2. To bring science diplomacy into the mainstream international relations discourse and to the attention of political, academic and diplomatic communities.
3. To build capacity among participants, and to attract the interest of a younger generation of students and practitioners.
4. To expand collaboration on science diplomacy among and between relevant institutions and individuals.
5. To mark Loughborough University’s place as a prominent academic hub science diplomacy research and analysis.
The Symposium also aims to bring together a wide range of senior policymakers, diplomats, as well as academic experts from governments and relevant organisations. It will be of interest to students, academics, directors of diplomatic training, journalists, practitioners, diplomats, opinion leaders, government officials, defence and security staff, decision-makers, researchers and analysts alike.

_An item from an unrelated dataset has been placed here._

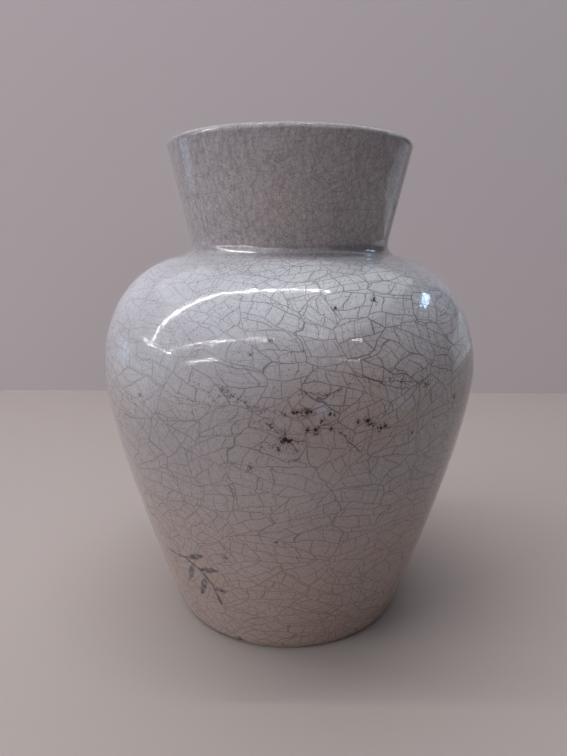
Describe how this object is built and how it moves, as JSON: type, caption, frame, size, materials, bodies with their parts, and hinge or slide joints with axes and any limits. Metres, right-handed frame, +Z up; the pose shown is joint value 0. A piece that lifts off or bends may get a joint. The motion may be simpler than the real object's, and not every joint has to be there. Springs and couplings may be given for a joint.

Appropriate arrangements for press coverage will be made; and the Symposium proceedings will be published. Speakers at previous Symposia have included Ministers, Heads of relevant government departments, Ambassadors, High Commissioners, Directors of diplomatic training and experts in the field.
The Symposia dealt with topics such as Ethics in International Practice; Diplomacy and Divinity: the Role of Religion in International Relations; The International Dimensions of European Values; The Information Explosion as Challenge for Diplomacy; The Impact of Technology on Intelligence and Security ; Reputation Management and Nation Branding; Best Practice in Promoting Business and Trade; The UN and the Media in War and Peace Diplomacy and Gender; Institutional Corruption & Good Governance; Refugees & Minorities in International Relations ; Are Diplomats Really Necessary?; and Rethinking Diplomatic Practice Global Commerce and International Security in the Age of Heteropolarity. Symposia previous partners included Foreign Affairs, Canada; The American Embassy, London; USC Centre on Public Diplomacy, University of Southern California; University of East Anglia and the American University of Paris. Attendance is by invitations only, which are open to practitioners, diplomats, opinion leaders, government officials, defence and security staff, decision-makers, researchers, analysts, journalists, academics, and directors of diplomatic training. Panels and Themes I. Science and diplomacy in a changing world: World Order and the New Threat Set in the Age of Heteropolarity. II. Conceptual Foundations and Constituent Elements of Science Diplomacy: diplomacy for science; science for diplomacy; science in diplomacy; technology in diplomacy; diplomacy in technology. III. Comparative National Approaches: Networks, Policies and Programmes; Survey and Assessment of International Institutions and Programmes. IV. Bureaucratic Politics, Public Policy and Power: Restoring the Diplomatic Ecosystem through Radical Reform. Examples and Case Studies. Environmental Diplomacy Health Weapons of mass destruction Drones/Robotics Cyber-security V. Towards Improved Performance: Science Advice to Government; Best Practices and Learning from Failure; Governance and Management of International S&T. VI. Science, Diplomacy and Synergy: Bridging the International S&T Performance Gap. The role of universities and research centres.